Queste ultime spesso tardano a rendersi conto del problema anche perché le vittime non sempre rendono partecipi i genitori delle sevizie cui sono sottoposte. Ciò avviene sia a causa della paura di non essere compresi, sia per evitare una denuncia che, secondo la vittima, comporterebbe, da parte dei “bulli”, un incremento delle vessazioni una volta conosciuta. D’altra parte, i genitori degli autori di tali comportamenti spesso minimizzano e non sono consapevoli delle loro responsabilità educative. Infine, i genitori degli “spettatori” che, a dispetto della definizione, sono spesso co-protagonisti degli atti di bullismo, si autoassolvono così come giustificano i loro figli.

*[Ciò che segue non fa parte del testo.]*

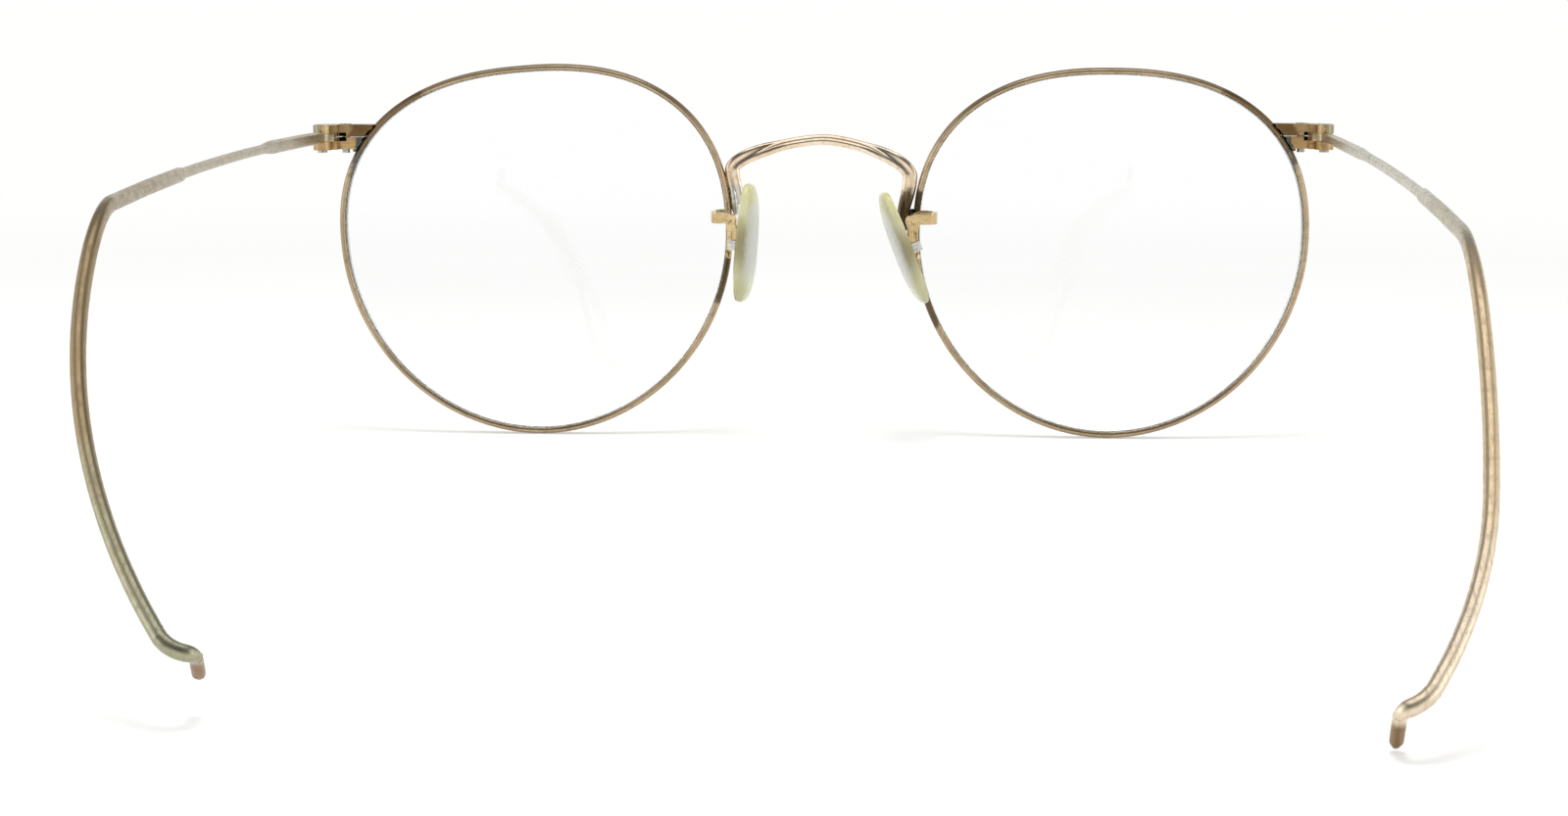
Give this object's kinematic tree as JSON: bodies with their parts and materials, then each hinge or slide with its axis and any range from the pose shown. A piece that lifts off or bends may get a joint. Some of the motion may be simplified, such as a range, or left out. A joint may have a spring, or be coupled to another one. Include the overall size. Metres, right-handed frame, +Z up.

E tutto ciò mentre l’incontenibile pervasività delle ingiurie si propaga via internet ad una serie indeterminata ed indeterminabile di soggetti, che a loro volta diffondono immagini e commenti con un effetto devastante. Afferma Maria Giovanna Ruo, presidente di Cammino: “Sarebbe opportuna, se non necessaria, una significativa riflessione, sulle nuove esigenze del ruolo educativo e sul “Diritto di educare ai diritti” magari seguita da una riforma, sulle modalità di intervento e sulla efficacia dissuasiva, a 3 anni dall’entrata in vigore, della legge 71/17”. Anche di questo Cammino è stata anticipatrice nel congresso svoltosi a Reggio Calabria di cui stanno per essere pubblicati gli atti.